Aussi longtemps que l´éducation des enfants et le ménage sont considérés comme une «affaire de femmes», aussi longtemps que celles-ci sont considérées avant tout comme des mères, des ménagères, des épouses (ou compagnes) ou des objets sexuels, on est en droit de penser que la réduction du temps de travail ne favorisera pas un meilleur partage du travail entre les sexes. La réduction du temps de travail peut prendre des modalités très différentes selon qu´il s´agit d´un homme ou d´une femme, d´une mère de famille ou d´une femme sans enfant, d´une personne qualifiée ou non qualifiée, d´un secteur d´activité féminisé ou non, selon le rapport de force entre syndicat et direction est fort ou faible.



Selon des recherches sur la réduction du temps de travail menées en France et en Suède, cette mesure semble avoir un impact très limité sur la division sexuelle du travail.

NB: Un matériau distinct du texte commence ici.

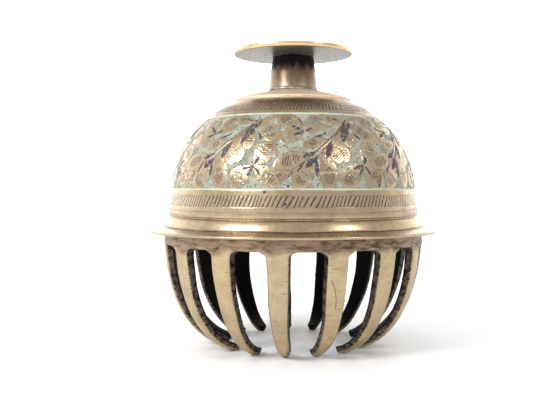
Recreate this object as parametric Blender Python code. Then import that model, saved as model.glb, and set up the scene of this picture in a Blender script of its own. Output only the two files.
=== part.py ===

De manière générale, le temps libéré semble renforcer les modèles sexués d´utilisation du temps. Chez les femmes, le temps libre est en effet consacré aux activités domestiques et familiales, alors qu´il permet à certains hommes de renforcer leur participation à des activités sportives ou sociales initiées antérieurement. Chez les couples ayant des jeunes enfants, on observe cependant l´apparition de pratiques plus égalitaires.



Magdalena ROSENDE

  1. «Du travail mais pas de salaire», OFS, Neuchâtel, 1999.
  2. Nicole Gadrey, Travail et genre. Approches croisées. Paris, l´Harmattan, pp. 214-215.